Hakimin bu takdir hakkını kullanırken, ülkenin ekonomik koşulları, tarafların sosyal ve ekonomik durumları, paranın satın alma gücü, tarafların kusur durumu, olayın ağırlığı, davacının sürekli iş göremezlik oranı, işçinin yaşı, olay tarihi gibi özellikleri göz önünde tutması, hükmedilecek tutarın manevi tatmin duygusu yanında caydırıcılık uyandıran oranda olması gerektiği de söz götürmez ve yine 22.06.1966 gün 1966/7-7 sayılı İçtihadı Birleştirme Kararı’nın gerekçesinde de açıklandığı üzere zarar görenin müterafik kusurunun varlığı h...nde bu durumun manevi tazminatın takdirinde göz önünde bulundurulması gerekir.

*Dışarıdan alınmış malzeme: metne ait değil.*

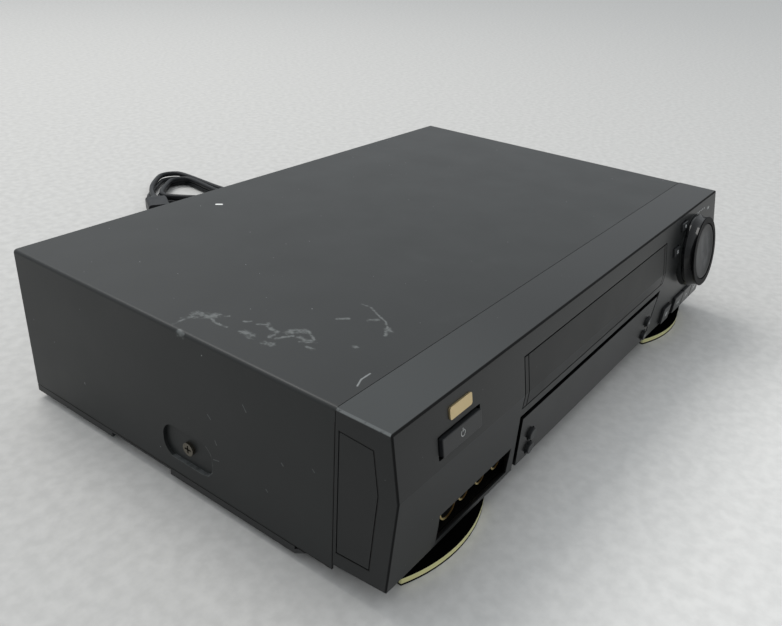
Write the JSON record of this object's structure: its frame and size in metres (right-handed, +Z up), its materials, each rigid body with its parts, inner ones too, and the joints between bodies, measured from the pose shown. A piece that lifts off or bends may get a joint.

Bu açıklamalar sonrasında somut olayda; tarafların sosyal ekonomik halleri, iş kazasının meydana geldiği tarih ile tarafların kusur durumu gözetildiğinde davacı eş ... ile çocuklar ... ... ve ... ... yararına hüküm altına alınan manevi tazminat fazladır.
O halde, feri müdahil ile davalı şirket vekillerinin bunu amaçlayan temyiz itirazı kabul edilmeli ve karar bozulmalıdır.
SONUÇ: Kararın yukarıda açıklanan nedenlerle BOZULMASINA, temyiz harcının istek h...nde temyiz edenlere iadesine 08.02.2016 gününde oy birliğiyle karar verildi.